» EXERCISE INSTRUCTIONS
Begin with the line that contains "box = board.part.bounding_box()" and continue down through the line that contains "bpy.data.objects.remove(obj)"; reproduce those lines exactly and only those.

» DATASET EXTRACT
--------

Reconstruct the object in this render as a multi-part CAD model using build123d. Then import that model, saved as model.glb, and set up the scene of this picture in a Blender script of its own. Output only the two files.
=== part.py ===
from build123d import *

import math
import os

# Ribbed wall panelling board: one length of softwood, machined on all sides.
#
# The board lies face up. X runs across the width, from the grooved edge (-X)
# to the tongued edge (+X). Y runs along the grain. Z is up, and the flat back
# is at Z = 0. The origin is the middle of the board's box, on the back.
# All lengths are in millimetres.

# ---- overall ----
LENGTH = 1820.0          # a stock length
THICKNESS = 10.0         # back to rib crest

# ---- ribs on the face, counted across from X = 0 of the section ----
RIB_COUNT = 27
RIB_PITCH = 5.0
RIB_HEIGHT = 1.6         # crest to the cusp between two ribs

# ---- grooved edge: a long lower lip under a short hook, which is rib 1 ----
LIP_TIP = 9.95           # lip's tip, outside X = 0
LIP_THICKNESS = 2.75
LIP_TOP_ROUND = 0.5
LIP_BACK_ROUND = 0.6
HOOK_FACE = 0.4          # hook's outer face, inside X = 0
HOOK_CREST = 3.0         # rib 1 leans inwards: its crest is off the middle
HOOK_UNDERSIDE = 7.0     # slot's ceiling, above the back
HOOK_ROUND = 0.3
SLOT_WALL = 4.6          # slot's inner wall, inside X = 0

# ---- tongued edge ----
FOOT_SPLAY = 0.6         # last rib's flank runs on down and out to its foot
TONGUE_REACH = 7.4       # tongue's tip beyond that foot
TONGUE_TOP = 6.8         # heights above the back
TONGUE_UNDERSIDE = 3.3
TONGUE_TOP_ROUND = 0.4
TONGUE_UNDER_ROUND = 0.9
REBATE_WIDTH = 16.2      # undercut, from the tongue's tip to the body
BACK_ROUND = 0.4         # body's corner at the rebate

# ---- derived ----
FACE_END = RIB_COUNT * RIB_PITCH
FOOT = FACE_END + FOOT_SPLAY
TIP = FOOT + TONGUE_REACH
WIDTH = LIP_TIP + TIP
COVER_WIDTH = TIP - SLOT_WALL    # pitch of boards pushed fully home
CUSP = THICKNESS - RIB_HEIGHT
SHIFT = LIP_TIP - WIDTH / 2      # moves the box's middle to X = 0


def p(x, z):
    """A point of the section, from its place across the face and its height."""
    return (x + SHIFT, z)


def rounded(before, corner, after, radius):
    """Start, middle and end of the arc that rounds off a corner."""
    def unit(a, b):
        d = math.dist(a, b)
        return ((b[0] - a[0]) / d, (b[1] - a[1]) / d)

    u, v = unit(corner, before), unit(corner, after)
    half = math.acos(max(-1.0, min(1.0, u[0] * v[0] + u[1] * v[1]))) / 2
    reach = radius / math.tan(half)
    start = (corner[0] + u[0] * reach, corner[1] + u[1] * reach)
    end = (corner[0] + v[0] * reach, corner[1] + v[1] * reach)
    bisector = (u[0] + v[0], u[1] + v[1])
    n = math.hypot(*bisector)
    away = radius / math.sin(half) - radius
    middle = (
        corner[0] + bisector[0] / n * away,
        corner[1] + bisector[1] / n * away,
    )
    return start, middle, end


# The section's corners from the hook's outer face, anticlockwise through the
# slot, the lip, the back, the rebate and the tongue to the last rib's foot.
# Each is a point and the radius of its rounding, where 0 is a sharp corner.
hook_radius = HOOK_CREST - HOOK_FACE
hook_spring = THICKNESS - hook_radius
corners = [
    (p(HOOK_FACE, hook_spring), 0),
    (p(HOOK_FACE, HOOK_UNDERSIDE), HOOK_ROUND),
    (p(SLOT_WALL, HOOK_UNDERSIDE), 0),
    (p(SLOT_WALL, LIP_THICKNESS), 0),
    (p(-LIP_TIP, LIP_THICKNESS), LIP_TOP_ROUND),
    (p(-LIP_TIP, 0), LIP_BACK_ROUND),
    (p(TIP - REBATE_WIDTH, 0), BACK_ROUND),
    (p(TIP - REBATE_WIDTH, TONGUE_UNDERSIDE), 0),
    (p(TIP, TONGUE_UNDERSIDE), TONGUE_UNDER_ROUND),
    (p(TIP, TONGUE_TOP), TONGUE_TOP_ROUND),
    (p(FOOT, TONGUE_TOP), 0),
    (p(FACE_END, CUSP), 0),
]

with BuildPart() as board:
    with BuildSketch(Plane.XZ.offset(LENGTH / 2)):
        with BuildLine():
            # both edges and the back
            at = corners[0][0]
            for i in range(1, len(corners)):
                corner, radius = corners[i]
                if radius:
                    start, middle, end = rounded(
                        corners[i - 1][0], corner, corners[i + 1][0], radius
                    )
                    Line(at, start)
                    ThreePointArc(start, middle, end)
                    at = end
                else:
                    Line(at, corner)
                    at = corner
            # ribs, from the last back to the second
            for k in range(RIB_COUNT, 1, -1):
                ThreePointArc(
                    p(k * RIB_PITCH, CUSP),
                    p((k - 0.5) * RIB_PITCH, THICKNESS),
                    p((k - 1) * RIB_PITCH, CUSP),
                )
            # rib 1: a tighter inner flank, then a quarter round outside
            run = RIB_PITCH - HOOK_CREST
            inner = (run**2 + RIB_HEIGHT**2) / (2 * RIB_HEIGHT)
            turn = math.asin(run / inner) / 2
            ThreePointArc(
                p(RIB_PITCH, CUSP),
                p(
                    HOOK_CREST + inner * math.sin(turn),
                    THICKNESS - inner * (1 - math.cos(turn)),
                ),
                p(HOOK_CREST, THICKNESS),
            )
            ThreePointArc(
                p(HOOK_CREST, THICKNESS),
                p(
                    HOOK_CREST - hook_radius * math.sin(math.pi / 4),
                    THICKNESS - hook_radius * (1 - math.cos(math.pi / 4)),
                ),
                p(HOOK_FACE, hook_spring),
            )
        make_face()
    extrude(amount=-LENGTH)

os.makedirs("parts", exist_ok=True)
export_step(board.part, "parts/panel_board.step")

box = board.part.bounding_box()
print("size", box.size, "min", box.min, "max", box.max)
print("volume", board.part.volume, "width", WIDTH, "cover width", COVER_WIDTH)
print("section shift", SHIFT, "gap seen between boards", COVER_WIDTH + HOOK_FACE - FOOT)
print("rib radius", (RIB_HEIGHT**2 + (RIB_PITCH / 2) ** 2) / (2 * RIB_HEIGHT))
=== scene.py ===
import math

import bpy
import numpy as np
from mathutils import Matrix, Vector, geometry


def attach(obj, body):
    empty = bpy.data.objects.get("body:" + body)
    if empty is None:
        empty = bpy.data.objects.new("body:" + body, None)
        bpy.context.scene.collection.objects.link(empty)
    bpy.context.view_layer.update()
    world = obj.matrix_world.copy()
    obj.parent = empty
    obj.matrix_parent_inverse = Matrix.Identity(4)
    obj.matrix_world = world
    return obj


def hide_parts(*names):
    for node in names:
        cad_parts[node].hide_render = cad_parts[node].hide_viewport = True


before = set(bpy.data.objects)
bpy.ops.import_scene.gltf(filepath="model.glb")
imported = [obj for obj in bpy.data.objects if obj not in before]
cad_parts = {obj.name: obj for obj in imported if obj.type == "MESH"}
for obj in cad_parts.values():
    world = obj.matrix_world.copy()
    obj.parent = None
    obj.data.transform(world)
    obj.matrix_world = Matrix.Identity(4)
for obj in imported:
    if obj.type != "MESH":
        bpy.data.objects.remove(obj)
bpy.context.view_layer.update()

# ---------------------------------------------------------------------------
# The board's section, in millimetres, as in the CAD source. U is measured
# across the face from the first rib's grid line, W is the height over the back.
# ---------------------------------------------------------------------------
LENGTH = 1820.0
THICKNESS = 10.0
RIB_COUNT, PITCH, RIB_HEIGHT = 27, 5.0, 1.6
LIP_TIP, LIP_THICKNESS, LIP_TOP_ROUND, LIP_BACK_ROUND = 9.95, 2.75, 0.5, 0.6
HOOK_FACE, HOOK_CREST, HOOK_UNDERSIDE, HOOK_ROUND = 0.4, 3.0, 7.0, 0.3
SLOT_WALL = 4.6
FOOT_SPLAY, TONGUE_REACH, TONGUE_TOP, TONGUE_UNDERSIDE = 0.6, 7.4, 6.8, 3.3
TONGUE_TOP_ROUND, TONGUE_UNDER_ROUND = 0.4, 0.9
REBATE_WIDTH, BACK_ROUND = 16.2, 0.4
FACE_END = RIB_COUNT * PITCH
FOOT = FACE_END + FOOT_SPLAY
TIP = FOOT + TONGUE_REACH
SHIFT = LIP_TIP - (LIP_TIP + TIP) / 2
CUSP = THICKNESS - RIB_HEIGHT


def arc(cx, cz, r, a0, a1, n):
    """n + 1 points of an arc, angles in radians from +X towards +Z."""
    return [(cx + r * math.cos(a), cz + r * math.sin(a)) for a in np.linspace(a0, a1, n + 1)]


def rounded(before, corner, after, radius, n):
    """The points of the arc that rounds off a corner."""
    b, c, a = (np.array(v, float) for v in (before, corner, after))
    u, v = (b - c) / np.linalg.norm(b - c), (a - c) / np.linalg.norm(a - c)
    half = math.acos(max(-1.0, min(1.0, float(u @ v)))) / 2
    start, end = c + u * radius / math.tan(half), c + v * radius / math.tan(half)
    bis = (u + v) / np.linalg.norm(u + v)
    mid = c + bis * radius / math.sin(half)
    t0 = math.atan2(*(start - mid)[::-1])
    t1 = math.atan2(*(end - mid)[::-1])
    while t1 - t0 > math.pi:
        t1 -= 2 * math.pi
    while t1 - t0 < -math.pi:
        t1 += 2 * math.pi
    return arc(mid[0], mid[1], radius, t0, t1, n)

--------

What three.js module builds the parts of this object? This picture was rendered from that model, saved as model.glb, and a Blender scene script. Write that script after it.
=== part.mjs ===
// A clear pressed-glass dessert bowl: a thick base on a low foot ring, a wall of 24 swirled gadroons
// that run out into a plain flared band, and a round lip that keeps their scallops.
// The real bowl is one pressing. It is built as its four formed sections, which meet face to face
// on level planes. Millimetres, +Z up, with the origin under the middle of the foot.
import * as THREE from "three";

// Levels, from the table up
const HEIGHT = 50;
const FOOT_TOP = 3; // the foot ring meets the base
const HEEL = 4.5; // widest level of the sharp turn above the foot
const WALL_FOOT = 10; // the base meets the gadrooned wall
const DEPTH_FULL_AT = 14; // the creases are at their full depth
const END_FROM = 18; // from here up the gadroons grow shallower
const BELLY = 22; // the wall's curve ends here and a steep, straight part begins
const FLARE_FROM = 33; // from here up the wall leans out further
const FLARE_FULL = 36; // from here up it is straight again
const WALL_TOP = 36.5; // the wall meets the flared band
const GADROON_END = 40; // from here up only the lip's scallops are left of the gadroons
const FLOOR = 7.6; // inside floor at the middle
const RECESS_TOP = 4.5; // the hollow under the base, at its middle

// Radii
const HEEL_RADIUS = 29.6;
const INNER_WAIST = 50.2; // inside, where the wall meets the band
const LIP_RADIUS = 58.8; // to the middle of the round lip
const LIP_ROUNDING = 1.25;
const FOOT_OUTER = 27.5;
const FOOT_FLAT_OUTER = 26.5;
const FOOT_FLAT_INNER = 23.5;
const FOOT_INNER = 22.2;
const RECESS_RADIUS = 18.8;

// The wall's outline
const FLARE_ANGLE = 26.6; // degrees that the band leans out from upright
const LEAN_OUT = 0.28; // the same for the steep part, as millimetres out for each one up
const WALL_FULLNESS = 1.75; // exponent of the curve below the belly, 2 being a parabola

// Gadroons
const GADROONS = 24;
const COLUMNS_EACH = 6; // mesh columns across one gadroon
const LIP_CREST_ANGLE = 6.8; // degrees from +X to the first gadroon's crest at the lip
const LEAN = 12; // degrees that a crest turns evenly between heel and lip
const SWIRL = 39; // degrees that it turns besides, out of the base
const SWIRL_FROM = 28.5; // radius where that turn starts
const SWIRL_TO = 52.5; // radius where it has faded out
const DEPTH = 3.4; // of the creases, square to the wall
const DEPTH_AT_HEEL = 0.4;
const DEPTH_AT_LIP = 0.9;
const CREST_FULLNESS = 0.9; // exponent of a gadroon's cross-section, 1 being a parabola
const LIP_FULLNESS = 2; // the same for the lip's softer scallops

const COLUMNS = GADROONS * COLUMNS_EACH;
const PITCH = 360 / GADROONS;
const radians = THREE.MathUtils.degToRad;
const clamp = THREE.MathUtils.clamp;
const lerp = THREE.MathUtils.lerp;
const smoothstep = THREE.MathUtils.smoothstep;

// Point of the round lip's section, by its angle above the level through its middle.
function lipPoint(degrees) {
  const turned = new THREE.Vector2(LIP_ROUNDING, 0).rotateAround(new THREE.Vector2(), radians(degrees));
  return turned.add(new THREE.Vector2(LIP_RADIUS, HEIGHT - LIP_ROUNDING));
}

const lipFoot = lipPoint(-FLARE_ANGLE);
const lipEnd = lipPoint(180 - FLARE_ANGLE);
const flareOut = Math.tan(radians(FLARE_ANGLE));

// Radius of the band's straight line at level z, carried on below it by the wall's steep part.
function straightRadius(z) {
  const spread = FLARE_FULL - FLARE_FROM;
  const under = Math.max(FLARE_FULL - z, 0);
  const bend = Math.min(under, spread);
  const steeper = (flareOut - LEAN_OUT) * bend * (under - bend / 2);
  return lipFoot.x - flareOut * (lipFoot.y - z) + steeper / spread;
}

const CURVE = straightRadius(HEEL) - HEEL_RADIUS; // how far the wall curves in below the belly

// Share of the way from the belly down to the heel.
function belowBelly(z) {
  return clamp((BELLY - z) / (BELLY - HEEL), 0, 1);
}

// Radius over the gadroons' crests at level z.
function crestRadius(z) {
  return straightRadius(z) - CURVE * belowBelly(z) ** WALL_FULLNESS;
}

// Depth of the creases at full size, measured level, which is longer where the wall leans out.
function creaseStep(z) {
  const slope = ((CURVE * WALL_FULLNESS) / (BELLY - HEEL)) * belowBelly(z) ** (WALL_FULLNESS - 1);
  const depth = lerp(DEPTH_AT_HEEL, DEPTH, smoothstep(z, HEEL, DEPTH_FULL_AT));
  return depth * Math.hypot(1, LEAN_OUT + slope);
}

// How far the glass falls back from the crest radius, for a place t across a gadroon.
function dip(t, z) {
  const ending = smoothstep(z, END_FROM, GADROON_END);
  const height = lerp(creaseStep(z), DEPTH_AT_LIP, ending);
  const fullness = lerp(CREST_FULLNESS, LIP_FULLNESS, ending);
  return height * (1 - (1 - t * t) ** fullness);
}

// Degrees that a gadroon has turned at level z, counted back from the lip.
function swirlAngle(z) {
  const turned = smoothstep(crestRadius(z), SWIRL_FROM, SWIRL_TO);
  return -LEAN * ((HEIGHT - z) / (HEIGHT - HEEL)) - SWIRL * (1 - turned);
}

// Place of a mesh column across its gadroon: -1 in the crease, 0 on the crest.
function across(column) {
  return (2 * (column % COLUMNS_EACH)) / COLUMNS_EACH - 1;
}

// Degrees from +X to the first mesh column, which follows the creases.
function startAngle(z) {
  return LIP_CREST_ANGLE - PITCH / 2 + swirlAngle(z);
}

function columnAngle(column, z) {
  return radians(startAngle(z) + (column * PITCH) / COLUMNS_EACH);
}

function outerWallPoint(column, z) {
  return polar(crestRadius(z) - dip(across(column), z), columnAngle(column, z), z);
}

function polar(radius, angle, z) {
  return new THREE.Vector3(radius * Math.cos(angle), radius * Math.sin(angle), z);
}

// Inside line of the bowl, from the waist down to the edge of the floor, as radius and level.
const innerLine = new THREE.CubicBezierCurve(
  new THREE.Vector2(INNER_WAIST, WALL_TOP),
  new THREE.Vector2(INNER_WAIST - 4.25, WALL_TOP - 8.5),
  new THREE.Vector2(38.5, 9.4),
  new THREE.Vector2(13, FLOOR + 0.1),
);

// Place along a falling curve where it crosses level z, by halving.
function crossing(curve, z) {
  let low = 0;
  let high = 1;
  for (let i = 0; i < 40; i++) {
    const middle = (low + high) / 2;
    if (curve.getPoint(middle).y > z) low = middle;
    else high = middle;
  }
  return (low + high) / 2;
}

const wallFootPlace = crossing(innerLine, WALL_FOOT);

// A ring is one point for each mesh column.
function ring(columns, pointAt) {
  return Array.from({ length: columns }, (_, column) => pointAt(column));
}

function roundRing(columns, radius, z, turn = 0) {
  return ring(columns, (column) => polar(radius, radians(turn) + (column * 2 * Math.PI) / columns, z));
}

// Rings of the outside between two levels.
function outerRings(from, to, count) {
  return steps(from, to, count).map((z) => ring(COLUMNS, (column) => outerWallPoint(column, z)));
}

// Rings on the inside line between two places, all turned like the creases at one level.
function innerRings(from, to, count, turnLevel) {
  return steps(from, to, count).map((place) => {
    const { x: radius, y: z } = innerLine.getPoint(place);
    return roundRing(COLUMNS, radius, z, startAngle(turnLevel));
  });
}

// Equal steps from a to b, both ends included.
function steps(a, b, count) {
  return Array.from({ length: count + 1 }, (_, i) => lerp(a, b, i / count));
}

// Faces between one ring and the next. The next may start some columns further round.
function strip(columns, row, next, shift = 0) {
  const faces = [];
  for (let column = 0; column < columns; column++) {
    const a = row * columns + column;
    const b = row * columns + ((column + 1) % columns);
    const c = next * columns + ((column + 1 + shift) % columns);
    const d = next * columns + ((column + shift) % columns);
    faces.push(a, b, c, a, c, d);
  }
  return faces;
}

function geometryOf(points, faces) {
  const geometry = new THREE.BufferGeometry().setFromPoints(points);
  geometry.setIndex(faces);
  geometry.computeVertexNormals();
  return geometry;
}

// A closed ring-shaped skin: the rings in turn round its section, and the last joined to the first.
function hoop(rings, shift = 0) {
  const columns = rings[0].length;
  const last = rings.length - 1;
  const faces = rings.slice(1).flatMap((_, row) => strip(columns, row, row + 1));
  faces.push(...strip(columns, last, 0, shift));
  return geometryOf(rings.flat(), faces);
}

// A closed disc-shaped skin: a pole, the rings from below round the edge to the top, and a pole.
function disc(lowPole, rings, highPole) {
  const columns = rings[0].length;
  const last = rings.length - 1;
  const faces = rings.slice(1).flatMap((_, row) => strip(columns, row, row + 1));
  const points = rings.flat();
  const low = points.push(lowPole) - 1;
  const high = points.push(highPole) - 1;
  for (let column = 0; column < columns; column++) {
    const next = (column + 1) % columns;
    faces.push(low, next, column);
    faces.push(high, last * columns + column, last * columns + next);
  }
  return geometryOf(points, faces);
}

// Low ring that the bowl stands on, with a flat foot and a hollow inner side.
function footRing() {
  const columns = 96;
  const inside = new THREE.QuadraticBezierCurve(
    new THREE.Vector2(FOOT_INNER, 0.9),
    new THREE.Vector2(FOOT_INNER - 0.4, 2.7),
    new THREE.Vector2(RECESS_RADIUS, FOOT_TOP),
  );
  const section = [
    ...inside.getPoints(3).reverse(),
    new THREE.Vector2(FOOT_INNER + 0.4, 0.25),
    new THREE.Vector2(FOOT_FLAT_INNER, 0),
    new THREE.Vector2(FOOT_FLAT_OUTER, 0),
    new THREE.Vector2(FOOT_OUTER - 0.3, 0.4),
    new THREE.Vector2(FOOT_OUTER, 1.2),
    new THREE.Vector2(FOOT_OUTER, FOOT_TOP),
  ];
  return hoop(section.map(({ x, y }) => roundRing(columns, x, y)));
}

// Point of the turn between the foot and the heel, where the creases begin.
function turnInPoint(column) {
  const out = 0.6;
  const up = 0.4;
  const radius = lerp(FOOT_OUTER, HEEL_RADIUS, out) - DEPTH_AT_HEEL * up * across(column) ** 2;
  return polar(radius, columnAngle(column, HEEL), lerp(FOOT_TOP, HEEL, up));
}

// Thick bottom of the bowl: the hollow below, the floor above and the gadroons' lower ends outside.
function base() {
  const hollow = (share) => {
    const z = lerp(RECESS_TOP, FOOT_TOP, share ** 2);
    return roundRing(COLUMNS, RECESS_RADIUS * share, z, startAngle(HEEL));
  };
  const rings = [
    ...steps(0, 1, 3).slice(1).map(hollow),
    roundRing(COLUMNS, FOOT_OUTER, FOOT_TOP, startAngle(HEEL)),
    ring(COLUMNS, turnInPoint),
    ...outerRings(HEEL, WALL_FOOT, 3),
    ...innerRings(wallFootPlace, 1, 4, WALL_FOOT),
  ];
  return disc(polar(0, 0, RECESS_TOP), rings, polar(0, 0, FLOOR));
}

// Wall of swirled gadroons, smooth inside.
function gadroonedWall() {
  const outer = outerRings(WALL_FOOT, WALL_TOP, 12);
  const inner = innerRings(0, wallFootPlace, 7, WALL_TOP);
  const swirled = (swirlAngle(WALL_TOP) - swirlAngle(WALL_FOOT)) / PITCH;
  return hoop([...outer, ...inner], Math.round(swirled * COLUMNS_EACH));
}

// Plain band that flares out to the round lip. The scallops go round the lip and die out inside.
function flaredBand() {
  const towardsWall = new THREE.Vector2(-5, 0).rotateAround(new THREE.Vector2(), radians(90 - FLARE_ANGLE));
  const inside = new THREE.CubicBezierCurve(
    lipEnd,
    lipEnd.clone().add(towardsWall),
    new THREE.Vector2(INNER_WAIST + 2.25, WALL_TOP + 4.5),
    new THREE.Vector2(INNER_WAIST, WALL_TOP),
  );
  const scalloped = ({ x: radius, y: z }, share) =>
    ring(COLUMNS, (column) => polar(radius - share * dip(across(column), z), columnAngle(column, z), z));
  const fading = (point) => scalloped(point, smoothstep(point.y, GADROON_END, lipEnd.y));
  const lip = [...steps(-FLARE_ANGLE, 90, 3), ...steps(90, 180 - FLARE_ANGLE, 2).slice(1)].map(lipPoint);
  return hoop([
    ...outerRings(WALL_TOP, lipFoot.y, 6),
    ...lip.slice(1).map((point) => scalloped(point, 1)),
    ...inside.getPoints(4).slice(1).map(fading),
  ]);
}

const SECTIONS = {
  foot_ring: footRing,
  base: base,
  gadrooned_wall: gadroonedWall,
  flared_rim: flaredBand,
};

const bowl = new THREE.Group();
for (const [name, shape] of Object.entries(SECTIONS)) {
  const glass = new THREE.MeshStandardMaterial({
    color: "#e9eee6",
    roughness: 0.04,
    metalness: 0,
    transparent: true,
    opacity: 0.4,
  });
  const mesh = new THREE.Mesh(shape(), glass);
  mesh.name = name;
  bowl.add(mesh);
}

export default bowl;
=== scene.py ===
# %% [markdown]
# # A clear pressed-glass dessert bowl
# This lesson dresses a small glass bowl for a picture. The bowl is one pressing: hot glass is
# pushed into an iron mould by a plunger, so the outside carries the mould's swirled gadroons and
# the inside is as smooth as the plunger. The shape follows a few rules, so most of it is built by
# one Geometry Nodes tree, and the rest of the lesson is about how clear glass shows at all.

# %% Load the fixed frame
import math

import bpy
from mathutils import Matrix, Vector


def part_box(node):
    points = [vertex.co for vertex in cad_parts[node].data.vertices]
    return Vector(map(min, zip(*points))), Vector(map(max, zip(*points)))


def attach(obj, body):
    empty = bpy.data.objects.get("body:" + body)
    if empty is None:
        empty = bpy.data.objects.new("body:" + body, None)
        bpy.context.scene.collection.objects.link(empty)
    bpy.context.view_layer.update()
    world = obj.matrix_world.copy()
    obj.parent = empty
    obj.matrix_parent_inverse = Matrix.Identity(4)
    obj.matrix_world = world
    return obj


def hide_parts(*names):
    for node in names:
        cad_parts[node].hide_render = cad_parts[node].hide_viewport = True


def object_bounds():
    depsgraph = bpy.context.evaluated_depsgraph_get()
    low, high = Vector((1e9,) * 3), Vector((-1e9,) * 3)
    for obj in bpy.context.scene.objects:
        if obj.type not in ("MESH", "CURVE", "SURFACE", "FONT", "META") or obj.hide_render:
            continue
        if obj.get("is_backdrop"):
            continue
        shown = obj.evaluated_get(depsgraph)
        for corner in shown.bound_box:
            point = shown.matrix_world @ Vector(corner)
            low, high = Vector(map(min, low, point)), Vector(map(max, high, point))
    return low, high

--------

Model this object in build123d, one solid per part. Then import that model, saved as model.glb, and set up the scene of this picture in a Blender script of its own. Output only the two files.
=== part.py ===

--------

» THE RESPONSE
box = board.part.bounding_box()
print("size", box.size, "min", box.min, "max", box.max)
print("volume", board.part.volume, "width", WIDTH, "cover width", COVER_WIDTH)
print("section shift", SHIFT, "gap seen between boards", COVER_WIDTH + HOOK_FACE - FOOT)
print("rib radius", (RIB_HEIGHT**2 + (RIB_PITCH / 2) ** 2) / (2 * RIB_HEIGHT))
=== scene.py ===
import math

import bpy
import numpy as np
from mathutils import Matrix, Vector, geometry


def attach(obj, body):
    empty = bpy.data.objects.get("body:" + body)
    if empty is None:
        empty = bpy.data.objects.new("body:" + body, None)
        bpy.context.scene.collection.objects.link(empty)
    bpy.context.view_layer.update()
    world = obj.matrix_world.copy()
    obj.parent = empty
    obj.matrix_parent_inverse = Matrix.Identity(4)
    obj.matrix_world = world
    return obj


def hide_parts(*names):
    for node in names:
        cad_parts[node].hide_render = cad_parts[node].hide_viewport = True


before = set(bpy.data.objects)
bpy.ops.import_scene.gltf(filepath="model.glb")
imported = [obj for obj in bpy.data.objects if obj not in before]
cad_parts = {obj.name: obj for obj in imported if obj.type == "MESH"}
for obj in cad_parts.values():
    world = obj.matrix_world.copy()
    obj.parent = None
    obj.data.transform(world)
    obj.matrix_world = Matrix.Identity(4)
for obj in imported:
    if obj.type != "MESH":
        bpy.data.objects.remove(obj)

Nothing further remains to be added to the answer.